Como se pode notar, as normas de contenção, que permitem ao trabalhador descansar — portanto, literalmente se desconectar do trabalho —, já estão previstas em nosso ordenamento jurídico. Acreditamos não ser necessária uma nova lei para regular o que já está previsto em nosso ordenamento jurídico. As normas de limitação de jornada de trabalho, concessão de descansos semanais e anuais, entre outras, constituem instrumentos eficazes para coibir a ultraconexão do trabalhador.

O que não se pode admitir, e a jurisprudência já se encaminha nesse sentido, é o uso indiscriminado dos meios telemáticos pelo empregador, impondo ao empregado a necessidade de se conectar também indiscriminadamente. 

O direito à desconexão está profundamente relacionado ao comportamento tecnológico do empregador, que deve implementar medidas efetivas para não se vulnerabilizar em possíveis ações trabalhistas, com condenações vultosas por causa da não desconexão dos empregados. 

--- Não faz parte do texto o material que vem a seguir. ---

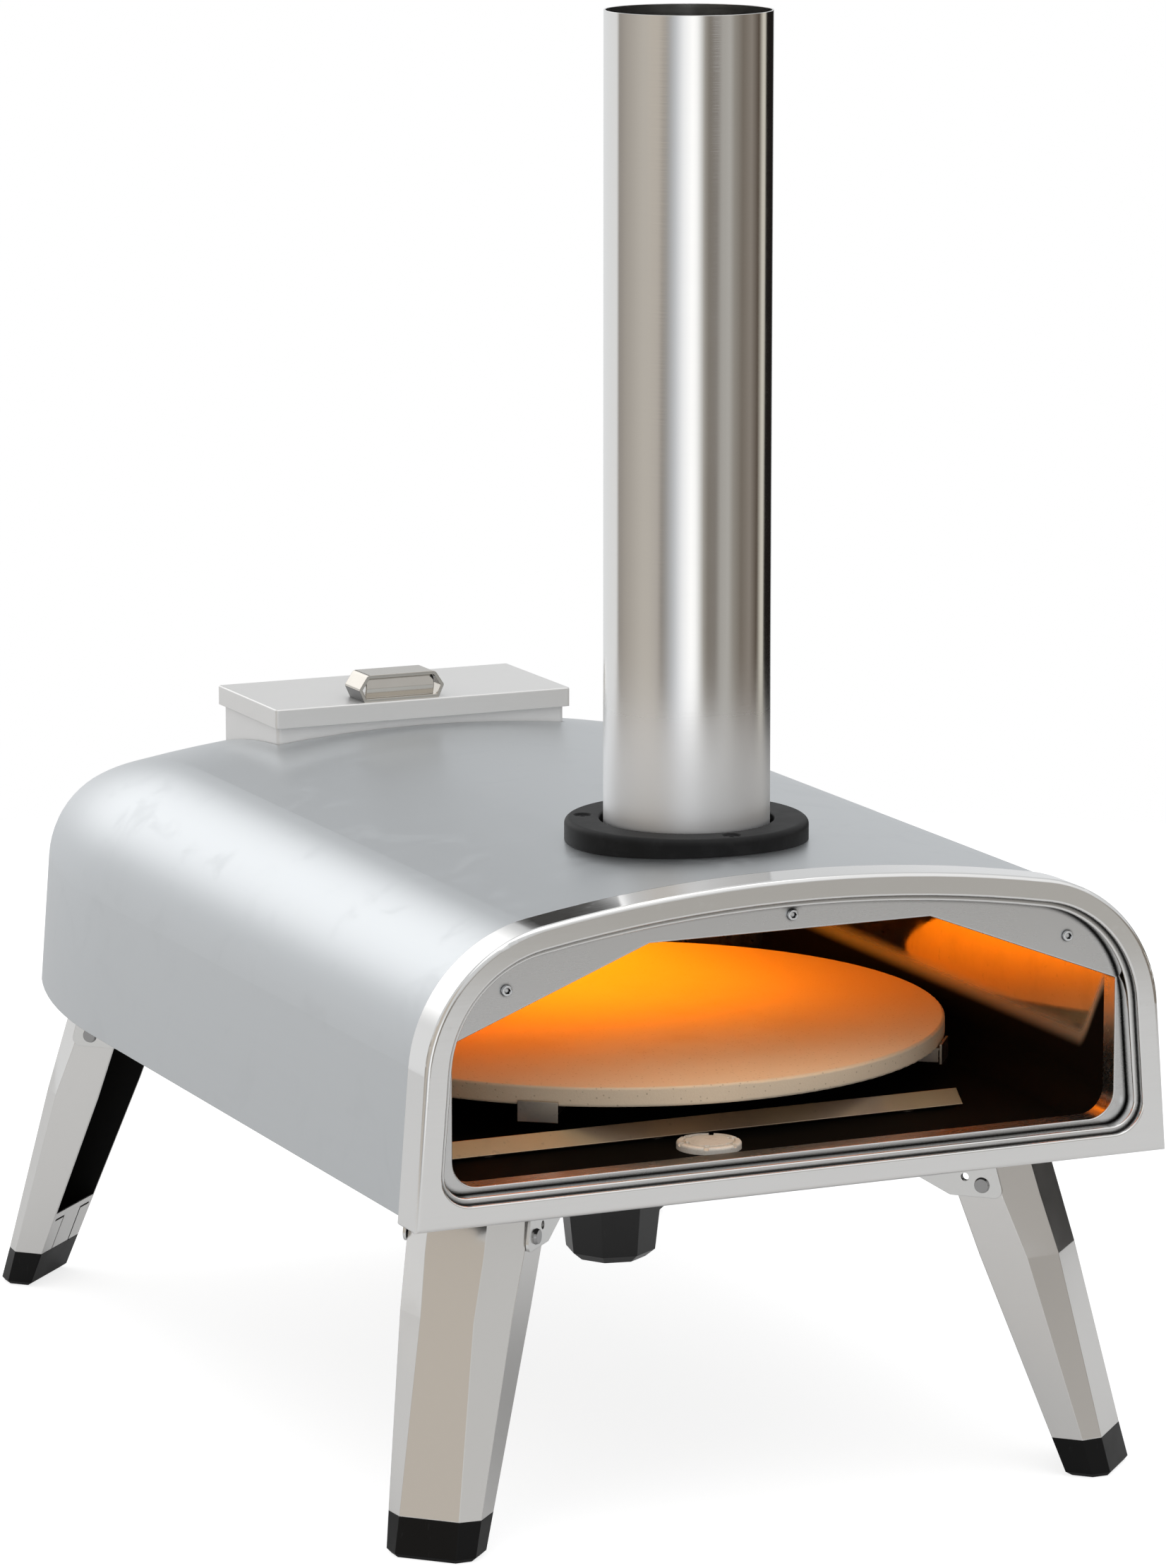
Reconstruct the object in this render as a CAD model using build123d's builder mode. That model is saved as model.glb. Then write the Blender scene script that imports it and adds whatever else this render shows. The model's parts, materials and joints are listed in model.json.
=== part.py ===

No entanto, não podemos nos esquecer da responsabilidade também do empregado quanto ao seu direito à desconexão. São os regramentos internos nas empresas, firmados também por meio de convenções coletivas de trabalho, os meios mais eficazes de se estabelecerem regras de uso da tecnologia, tanto por parte do empregado quanto dos empregadores.

O direito à desconexão exigirá uma mudança comportamental, tanto de trabalhadores quanto de empregadores. O ordenamento jurídico trabalhista brasileiro tem mecanismos eficazes para combater abusos, tanto dos empregadores que não se atentam para a importância de regras claras quanto ao uso de meios telemáticos quanto dos trabalhadores que, por sua vez, devem obedecer as mesmas regras limitadoras à conexão ao trabalho.

A ultraconexão se coíbe com mudança de comportamento, e não das leis, que estão aí para restringir a conexão dos trabalhadores.